Конечно, сейчас далеко не каждый может понять, уловить, действительно понять тайные связи между совершенно, казалось бы, разными событиями.
Вот каким образом, например, создание писателем Hyp Мухаммедом Тараки Народно-демократической партии Афганистана связано с избранием Лю Шаоци председателем Китайской Народной Республики? Или как увязать представленную президентом США Линдоном Джонсоном программу построения «Великого общества» (это ещё раз об «исключительности» американцев. — Г. П., В. Б.) с выходом Индонезии из ООН?
В 1960-х:
в США стартовал беспилотный «Джемини-2»;
в Лаосе группа офицеров совершила военный переворот;
Чжоу Эньлай, премьер Госсовета Китая, встречался в Пекине с председателем Совета министров СССР А Н. Косыгиным;
бомбардировщики США начали боевые налёты на территорию Вьетнама;
26 ноября 1965 года с французского космодрома Хаммагир (Алжир) был осуществлён запуск ракеты «Diamant-A» с первым французским искусственным спутником Земли «Asterix-1»;
а в США вовсю шла разработка программы «Аполлон».
И множество, множество, множество других важнейших событий.
«Может, на сорок седьмом году жизни, когда чувствуешь, что тебе ещё есть что сказать или написать, не следует слишком спешить, — писал Станислав Лем в небольшом вступлении к роману «Глас Господа», — но всё же в этом возрасте стоит оглянуться, подытожить сделанное.
Я начинал с современного романа (“Неутраченное время”) и с фантастических произведений, в которых пытался показать земные проблемы в инопланетном одеянии (“Астронавты”, “Эдем”).
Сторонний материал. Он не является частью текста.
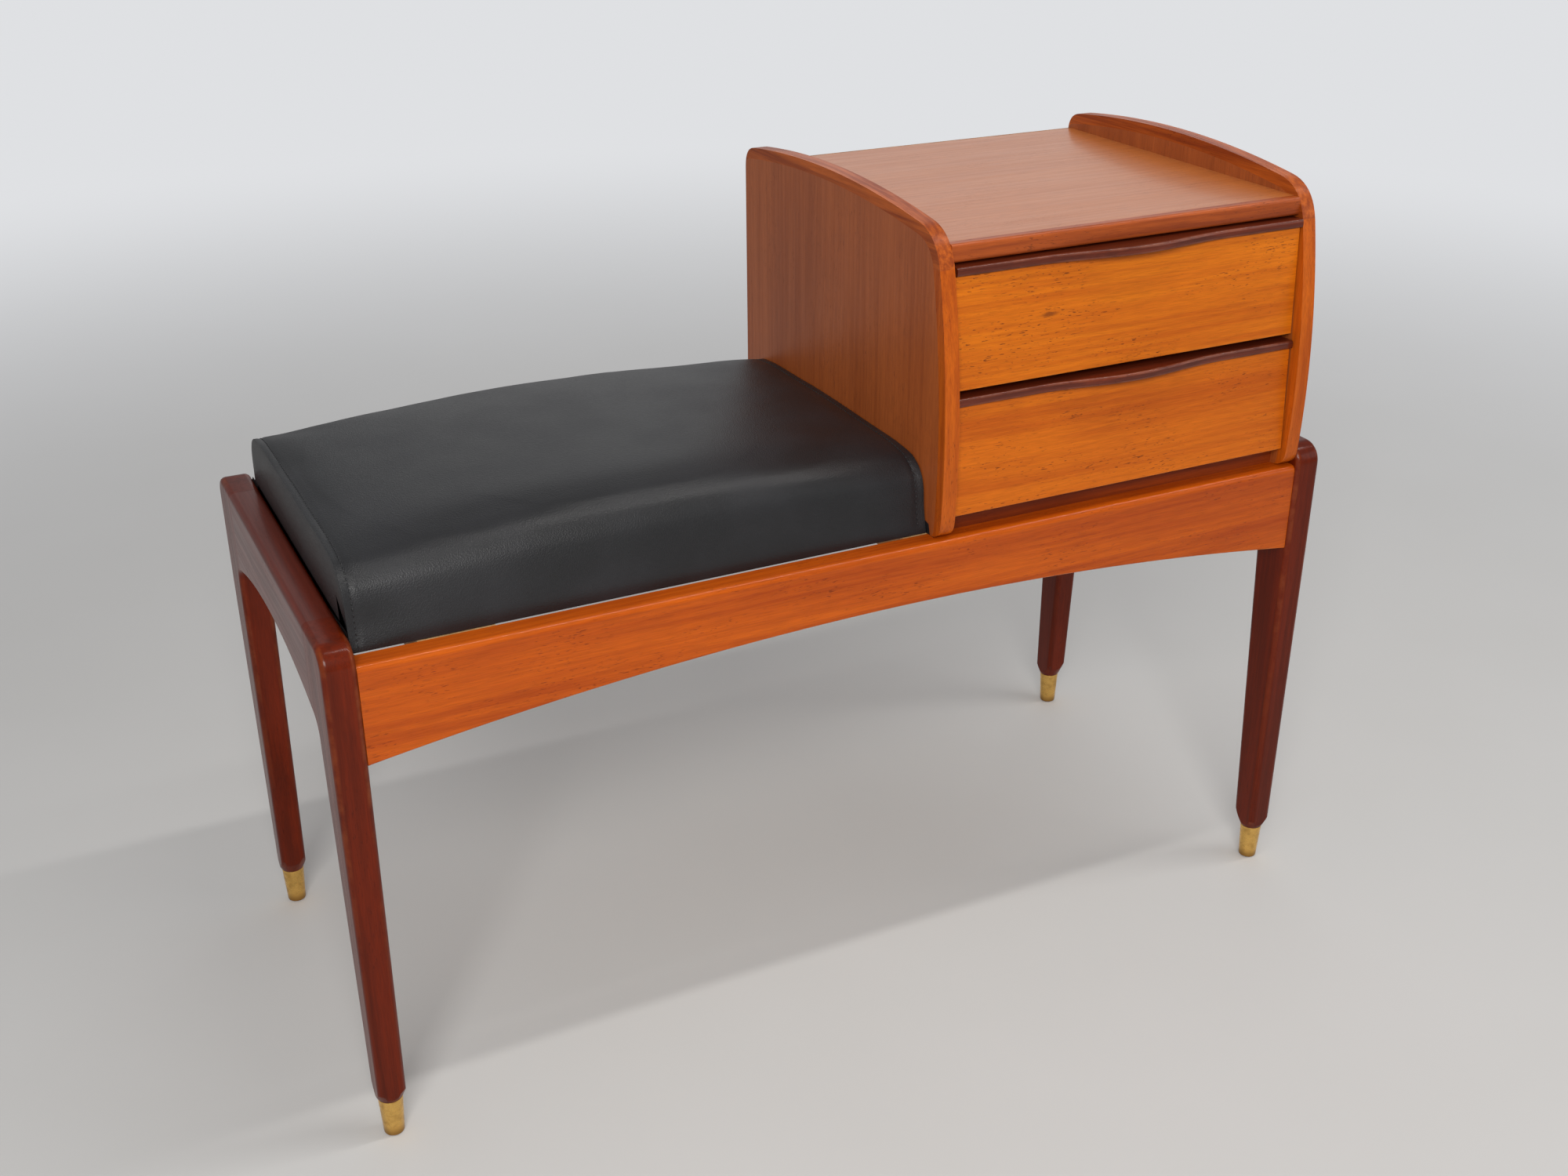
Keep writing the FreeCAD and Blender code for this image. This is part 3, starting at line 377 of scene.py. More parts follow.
# Wear along the arrises: the crest of a rounding rubbed paler and duller, in uneven lengths.
arris_wear, given, ending = new_group(
    "arris wear",
    [("Colour", "Color", (0.5, 0.2, 0.1, 1)), ("Worn", "Color", (0.7, 0.4, 0.2, 1)),
     ("Roughness", "Float", 0.4), ("Amount", "Float", 0.5)],
    [("Colour", "Color"), ("Roughness", "Float")])
crest = add(arris_wear, "Attribute", attribute_name="arris").outputs["Fac"]
place = add(arris_wear, "TexCoord").outputs["Object"]
uneven = step_up(arris_wear, cloud(arris_wear, place, scale=38, detail=4, roughness=0.65),
                 0.36, 0.66)
worn = maths(arris_wear, "MULTIPLY", maths(arris_wear, "MULTIPLY", maths(
    arris_wear, "POWER", crest, 1.6), uneven), given["Amount"])
hand_out(arris_wear, ending, {
    "Colour": tint(arris_wear, worn, given["Colour"], given["Worn"]),
    "Roughness": maths(arris_wear, "MULTIPLY_ADD", worn, 0.12, given["Roughness"])})

GRAIN_TURN = {"x": (0, 0, 0), "y": (0, 0, math.pi / 2), "z": (0, math.pi / 2, 0)}


def new_finish(name):
    """An empty material with a Principled shader."""
    finish = bpy.data.materials.new(name)
    finish.use_nodes = True
    tree = finish.node_tree
    tree.nodes.clear()
    shader = tree.nodes.new("ShaderNodeBsdfPrincipled")
    tree.links.new(shader.outputs["BSDF"], tree.nodes.new("ShaderNodeOutputMaterial").inputs[0])
    return finish, tree, shader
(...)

Я пробовал зашифровывать земные проблемы в форме игровой (“Звёздные дневники”) или сказочной (“Кибериада”), и, наконец, я провёл необычный эксперимент: вот какие сказки могли бы сочинять роботы для роботов (“Сказки роботов”). Написал я ещё книгу, которую ценю, хотя не вполне понимаю (“Солярис”), и ещё другую, в жанре романа “предостережения” (“Возвращение со звёзд”), которая получилась не во всём такой, какой мне хотелось. Нередко я вплетал в свои рассказы идеи и мотивы, относящиеся не столько к проблемам культуры или социологии, сколько к проблемам философии. Этот философский бес искушал меня с каждым годом всё сильнее, так что, в конце концов, я откупился от него четырьмя совсем небеллетристическими книгами — “Диалоги”, “Сумма технологии”, “Философия случая” и “Фантастика и футурология”. Поскольку каждый человек из духа противоречия больше всего интересуется тем, что ему труднее всего удаётся, я не раз жалел, что вслед за моей беллетристикой, быстро и далеко вышедшей за границы Польши, не вышли так же далеко и быстро эти книги. Беспокоило меня и “раздвоение” моей писательской личности между художественной литературой и произведениями, посвященными философским раздумьям о путях развития цивилизации. Сейчас это называют футурологией, но в 1955 году, когда я писал “Диалоги”, футурологии ещё не существовало. Таким образом, “Глас Господа” — это попытка наложить заплату на образовавшийся душевный разрыв, по крайней мере, в том смысле, что слишком много в этой вещи всяких раздумий и отступлений от темы, чтобы можно было назвать её просто научно-фантастической повестью, и опять-таки слишком мало в ней философствования, чтобы сошла за эпистемологический трактат.